Others agree with him, if tentatively. Sitting at a long table in River Ranch’s dining room, Jesus Tena said he was still shocked that “the Señora” hadn’t won the election. Tena hopes that the U.S.’s system of checks and balances will help keep Trump from fulfilling his campaign promises. Otherwise, he predicts disaster. “If Trump was allowed to do everything he wants to do, he’d destroy the entire country in a single year!” he said with a laugh.

Immigration

Tena’s biggest worry is that Trump has emboldened racists. “Now we feel totally unprotected wherever we go,” he said. “We could just be walking down the street and if someone sees that we have Latino skin, they might start beating us up or run us over with their car.” Even though Trump has disavowed some of his more blatantly racist supporters in recent days, Tena said it’s too little too late.

“He is like a father who gives his son a pair of wings and then gets mad when he sees he can’t keep him on the ground,” he said.

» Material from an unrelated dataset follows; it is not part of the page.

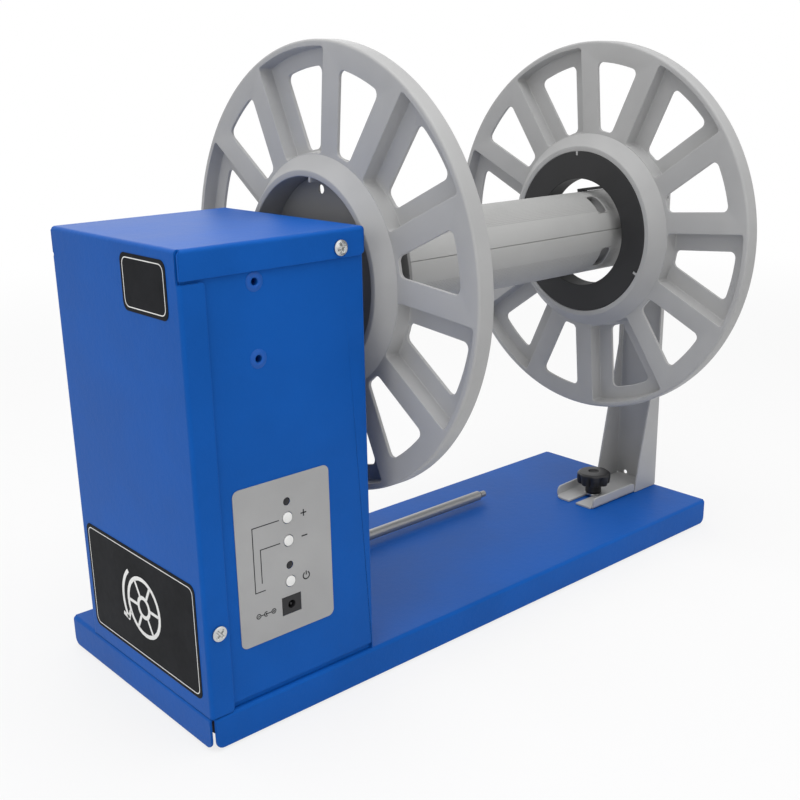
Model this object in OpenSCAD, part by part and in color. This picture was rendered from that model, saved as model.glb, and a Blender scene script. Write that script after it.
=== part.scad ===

Asked about Trump’s pledge to build a wall and get Mexico to pay for it, Tena could only scoff. “Mexico cannot pay for the things its neighbor wants,” he said. “If you’re building your house, you’re going to build it as best you can. You are not going to ask your neighbor to chip in to build your house, are you?”

But others feel too worried to scoff, like Gregorio, a young man who asked that his last name not be published because he is undocumented.

Gregorio didn’t leave Mexico because he wanted to, but because there was no other way to support his family. Gregorio left home at age 16. He crossed the desert on foot over four nights, then spent five years working in a chicken processing plant in Oklahoma. After that, he went home for a year, but economic need sent him over the border again, this time to California. Gregorio says Napa Valley has been good to him. The pay and conditions are better than in Paso Robles and Salinas where he has also worked. He’s been able to send home enough money to support his parents and even build himself a house.

Immigration

Gregorio is most worried for the families that will be separated if Trump starts deporting undocumented people. But he says it won’t be a disaster if he himself is kicked out. Part of him would like to return to Mexico and start a family, though he doesn’t know how he would make a living. “I really don’t know what is going to happen,” he said. “The truth is that it is us, the ones without documents, who are going to lose the most. We are simply going to have start all over again in Mexico or El Salvador or wherever we came from.”

But as Ayón points out, mass deportations could make life in places like Mexico even more difficult than it already is. “There will be more people and fewer services,” he said. “The government can’t even take care of the people there now, much less if there are more people.”

Then there’s the question of who will pick the grapes for Napa Valley wines if Trump starts deporting immigrants.

Faced with the prospect of life under President Trump, Ayón says he feels afraid and powerless. But many in Napa Valley have a great deal of influence, and Ayón says now is the time for them to use it to defend their workers. “Those that do have power should use it to demand a bit more fairness for us,” he said. “Behind all of these wealthy people, behind all of these wineries, are the hands of many immigrants.”